By now, you’ve probably realized Thanksgiving is the gateway to the spend-heavy holiday season. With your fridge stocked for this weekend’s big family dinner, you might already be wondering how your bank account will survive the next few months. What if you could pay for your Thanksgiving dinner with the returns from one of the best cash-back credit cards in Canada?

Leading up to the holidays, you could be racking up rewards for your everyday spending on groceries, gas, drugstore items, and even household bills using a card that refunds you a percentage of every dollar you spend.

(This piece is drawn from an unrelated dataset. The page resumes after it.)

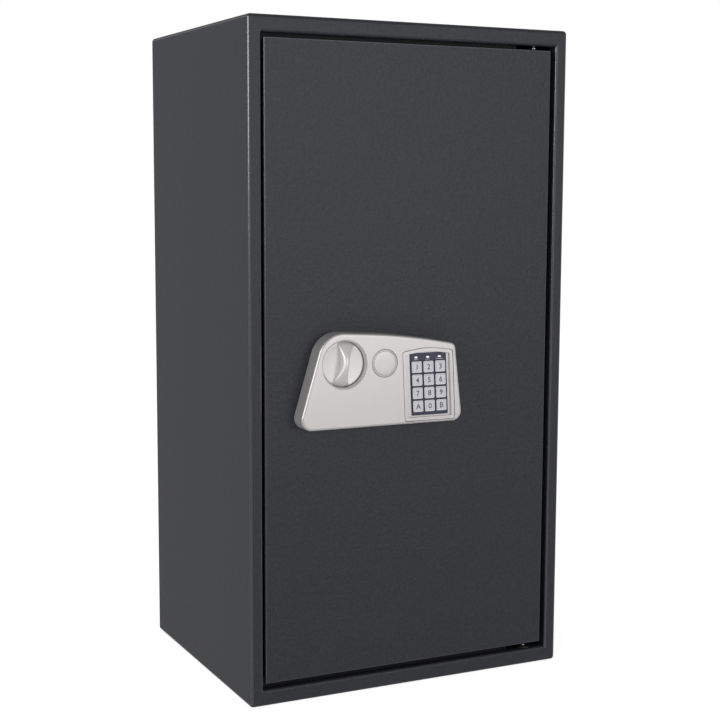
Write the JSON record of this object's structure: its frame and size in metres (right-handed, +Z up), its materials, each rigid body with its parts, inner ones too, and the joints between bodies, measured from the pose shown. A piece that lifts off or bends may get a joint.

The turkey is generally the centrepiece—and the biggest cost—of a Thanksgiving meal. For example, using Metro’s flyer for Sept. 29 to Oct. 5, a frozen Butterball turkey costs $1.49/pound. Using Butterball’s handy turkey calculator, the recommended size for 10 guests is 20 pounds, which would cost $29.80. Then there’s all the trimmings: Stuffing, mashed potatoes, vegetables, alcohol, rolls, butter, and dessert. It’s likely to add up to $75 to $100, depending on the numbers of guests.

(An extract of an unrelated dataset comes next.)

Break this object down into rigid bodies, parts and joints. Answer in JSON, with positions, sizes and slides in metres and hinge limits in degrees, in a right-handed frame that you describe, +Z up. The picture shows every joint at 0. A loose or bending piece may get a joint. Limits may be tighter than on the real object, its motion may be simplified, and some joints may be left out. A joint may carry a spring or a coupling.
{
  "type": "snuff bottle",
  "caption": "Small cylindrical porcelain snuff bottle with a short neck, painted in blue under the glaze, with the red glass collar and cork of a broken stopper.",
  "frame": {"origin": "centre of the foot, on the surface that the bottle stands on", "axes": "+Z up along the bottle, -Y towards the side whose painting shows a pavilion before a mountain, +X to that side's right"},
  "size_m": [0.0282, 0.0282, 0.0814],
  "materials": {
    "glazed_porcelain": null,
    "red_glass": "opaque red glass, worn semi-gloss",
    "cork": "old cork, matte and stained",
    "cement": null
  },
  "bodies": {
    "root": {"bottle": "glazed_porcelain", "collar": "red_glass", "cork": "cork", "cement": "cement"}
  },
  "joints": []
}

Even if you aren’t shouldering the entire cost of dinner, you may have to consider host gifts, gas for travelling, plane tickets, or even an early Christmas present or two for long-distance relatives. Here’s how you can start utilizing your everyday spending habits to pay for next year’s holiday festivities.

Using Ratehub.ca’s rewards calculator, you can input your personal monthly spending profile and compare cards side by side to find the right one for you. Here, we’ll assume a monthly spending budget of $1,400, with $250 spent on groceries, $300 on gas, $150 on restaurants, $300 on bills, $100 on travel, $100 on entertainment, $100 on drugstore purchases, and $100 on everything else.

The SimplyCash Preferred Card from American Express, for example, offers new cardholders 10% cash back on eligible gas, grocery, and restaurant purchases for the first six months (up to $300 cash back) for the first six months, 2% cash back when the welcome rate ends. The card’s annual fee is $99. It also comes with premium travel insurance benefits usually only available with travel rewards credit cards.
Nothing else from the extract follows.